The bar against taking cognizance of certain offences or by certain courts cannot govern the question whether the Court concerned is a a Court of competent jurisdiction, e.g. Courts are debarred from taking cognizance of certain offences without sanction of certain authorities. If a Court took cognizance of such offences, which later found to be without valid sanction, it would not become the test or standard for deciding whether that court was a Court of competent jurisdiction. It is now well settled that if the question of sanction was not raised at the earliest opportunity the proceedings would remain unaffected on account of want of sanction. This is another example to show that the condition precedent for taking cognizance is not the standard to determine whether the Court concerned is a Court of competent jurisdiction.

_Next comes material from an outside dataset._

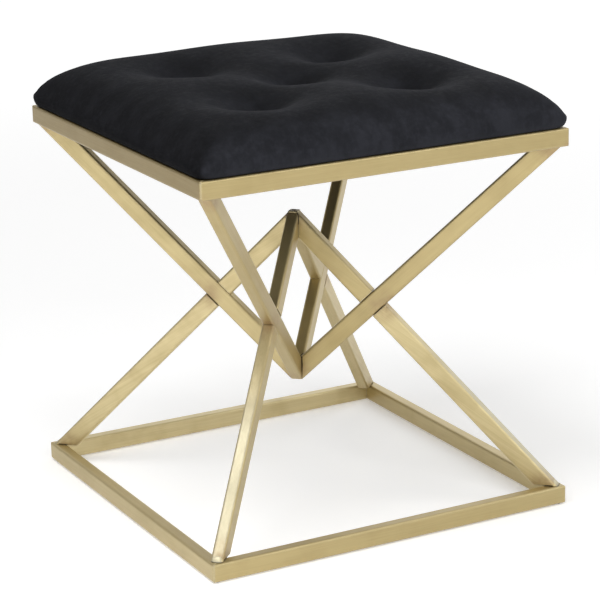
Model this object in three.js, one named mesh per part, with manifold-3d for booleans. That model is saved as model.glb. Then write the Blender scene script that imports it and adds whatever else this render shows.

We conclude that the trial held by the sessions court reaching the judgment impugned before the High Court in appeal was conducted by a court of competent jurisdiction and the same cannot be erased merely on account of a procedural lapse, particularly when the same happened at a time when the law which held the field in the State of Madhya Pradesh was governed by the decision of the Full Bench of the Madhya Pradesh High Court (supra). The High Court should have dealt with the appeal on merits and on the basis of the evidence already on record. To facilitate the said course we set aside the judgment of the High Court impugned in this appeal. We remit the case back to the High Court for disposal of the appeal afresh on merits in accordance with law and subject to the observations made above.

J [ K.T. Thomas ] J [ K.G. Balakrishnan ] August 24, 2001.